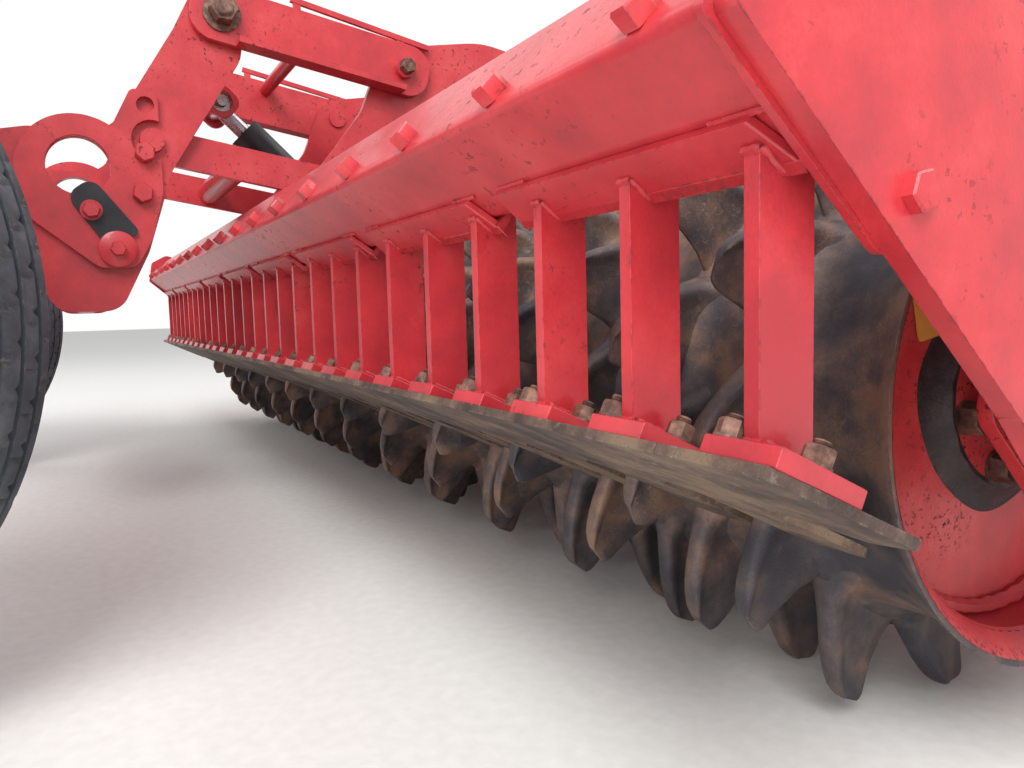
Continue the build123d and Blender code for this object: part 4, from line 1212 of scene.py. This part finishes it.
@dataclass
class Studio:
    """Pale floor, soft light and the camera at the photograph's angle."""

    eye: Triple = (1779.97, -717.66, 386.73)
    right: Triple = (0.47267, 0.88084, -0.02648)
    down: Triple = (0.06842, -0.06663, -0.99543)
    ahead: Triple = (-0.87858, 0.46870, -0.09176)
    lens: float = 28.83
    # (name, place in metres, width in metres, power in watts)
    lamps: tuple[tuple[str, Triple, float, float], ...] = (
        ("key", (4.6, -2.6, 4.4), 3.2, 350.0),
        ("low", (3.4, -3.8, 0.8), 2.4, 64.0),
        ("fill", (-3.5, -4.0, 3.4), 4.0, 70.0),
        ("front", (0.6, 4.6, 4.2), 4.0, 150.0),
    )
    target: Triple = (0.0, 0.0, 0.4)
    # half the floor's side and its height, just under the tyres, both in metres
    floor_half: float = 30.0
    floor_z: float = -0.0006
    # strength of the world's soft fill on the object
    soft_fill: float = 0.66

    def build(self) -> None:
        """Set the camera, the lamps, the world and the floor."""
        scene = bpy.context.scene
        scene.view_settings.view_transform = "Standard"
        self._camera(scene)
        self._world(scene)
        self._lamps(scene)
        self._floor(scene)

    def _camera(self, scene: bpy.types.Scene) -> None:
        """Camera at the photograph's place and angle.

        Args:
            scene: Scene that gets it.
        """
        data = bpy.data.cameras.new("camera")
        data.lens = self.lens
        data.sensor_width = 36.0
        data.clip_start = 0.02
        camera = bpy.data.objects.new("camera", data)
        scene.collection.objects.link(camera)
        scene.camera = camera
        x, up, back = Vector(self.right), -Vector(self.down), -Vector(self.ahead)
        turn = Matrix((x, up, back)).transposed().to_4x4()
        eye = Vector((self.eye[0], self.eye[1] + ROLLER_Y, self.eye[2])) * MM
        camera.matrix_world = Matrix.Translation(eye) @ turn

    def _world(self, scene: bpy.types.Scene) -> None:
        """White background for the camera and soft fill for the object.

        Args:
            scene: Scene that gets the world.
        """
        world = bpy.data.worlds.new("studio")
        scene.world = world
        world.use_nodes = True
        tree = world.node_tree
        tree.nodes.clear()
        path = add(tree, "LightPath").outputs
        rays = {0: path["Is Camera Ray"], 1: path["Is Glossy Ray"]}
        seen = add(tree, "Math", rays, operation="MAXIMUM").outputs[0]
        soft = add(tree, "Background", {"Color": linear("#F4F6FA"), "Strength": self.soft_fill}).outputs[0]
        white = add(tree, "Background", {"Color": linear("#FFFFFF"), "Strength": 1.0}).outputs[0]
        both = add(tree, "MixShader", {0: seen, 1: soft, 2: white}).outputs[0]
        add(tree, "OutputWorld", {"Surface": both})

    def _lamps(self, scene: bpy.types.Scene) -> None:
        """A large soft key from behind on the right, and weak fills.

        Args:
            scene: Scene that gets the lamps.
        """
        for name, spot, size, power in self.lamps:
            data = bpy.data.lights.new(name, "AREA")
            data.size = size
            data.energy = power
            lamp = bpy.data.objects.new(name, data)
            scene.collection.objects.link(lamp)
            lamp.location = spot
            way = Vector(self.target) - Vector(spot)
            lamp.rotation_euler = way.to_track_quat("-Z", "Y").to_euler()

    def _floor(self, scene: bpy.types.Scene) -> None:
        """Plain pale floor.

        Args:
            scene: Scene that gets the floor.
        """
        mesh = bpy.data.meshes.new("floor")
        s, z = self.floor_half, self.floor_z
        mesh.from_pydata([(-s, -s, z), (s, -s, z), (s, s, z), (-s, s, z)], [], [(0, 1, 2, 3)])
        floor = bpy.data.objects.new("floor", mesh)
        scene.collection.objects.link(floor)
        made = bpy.data.materials.new("pale_floor")
        made.use_nodes = True
        tree = made.node_tree
        tree.nodes.clear()
        place = add(tree, "TexCoord").outputs["Object"]
        grain = add(tree, "TexNoise", {"Vector": place, "Scale": 60.0, "Detail": 4.0}).outputs[0]
        stops = ((0.3, "#E9E7E2"), (0.7, "#F1EFEB"))
        shade = add(tree, "ValToRGB", {0: grain}, stops=stops).outputs[0]
        shader = add(tree, "BsdfPrincipled", {"Base Color": shade, "Roughness": 0.9})
        add(tree, "OutputMaterial", {"Surface": shader.outputs[0]})
        mesh.materials.append(made)


def dress_frame(nodes: dict[str, bpy.types.Object]) -> None:
    """Give every CAD node its finish and soft edges.

    Args:
        nodes: CAD nodes by name.
    """
    finishes = {
        "scraper_blades": BLADE_STEEL, "cylinder_rod": BRIGHT_STEEL, "pto_shaft": BRIGHT_STEEL,
        "cylinder_barrel": BLACK_PLATE, "drum_ends": RED_SCOURED, "wheel_rim_right": RIM_ENAMEL,
        "wheel_rim_left": RIM_ENAMEL,
    }
    for name, node in nodes.items():
        finish = finishes.get(name, TINE_STEEL if name.startswith("rotor") else RED_ENAMEL)
        node.data.materials.clear()
        node.data.materials.append(finish.material())
        soften(node, NODE_BEVEL)


def main() -> None:
    """Build the looks round the frame, piece by piece."""
    logging.basicConfig(level=logging.INFO, format="%(message)s")
    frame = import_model()
    dress_frame(frame["nodes"])
    Studio().build()
    parts = (PackerRoller(), ScraperRow(), SideArms(), CasterWheels(), RearLinkage(), FrontEnd())
    for part in parts:
        part.build()
        LOG.info("%s done", type(part).__name__)


if __name__ == "__main__":
    main()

**Instructions to follow:** Restate word for word only the lines running from the beginning of the data to the line holding "floor, soft light", both included.

**Response:**
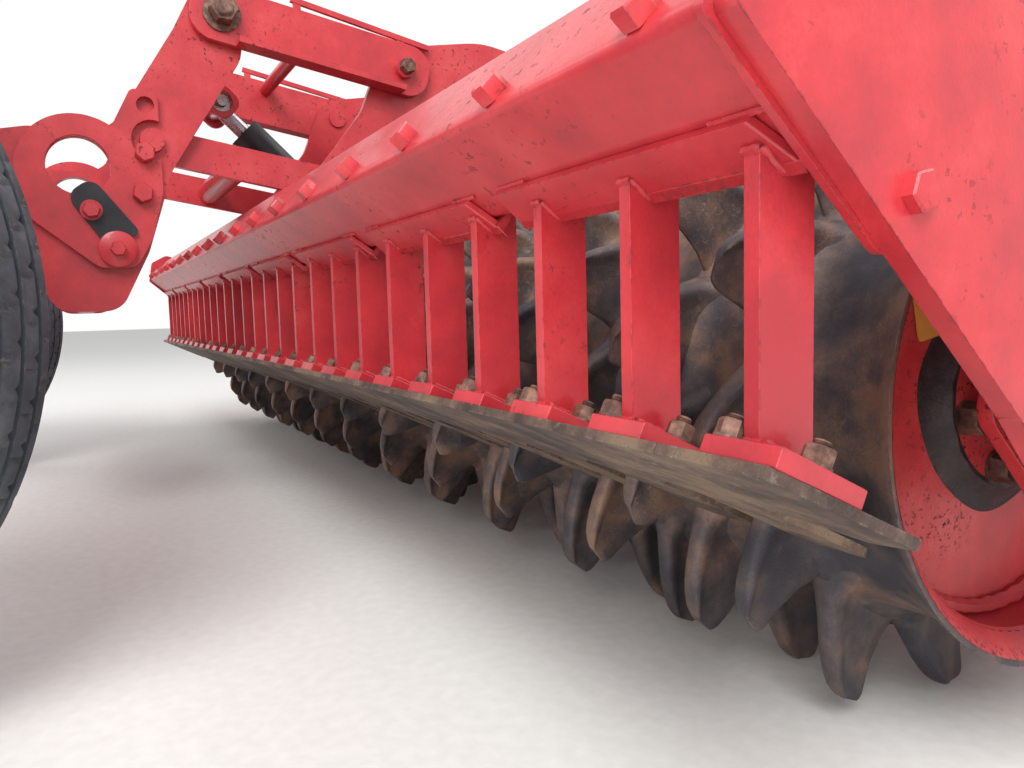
Continue the build123d and Blender code for this object: part 4, from line 1212 of scene.py. This part finishes it.
@dataclass
class Studio:
    """Pale floor, soft light and the camera at the photograph's angle."""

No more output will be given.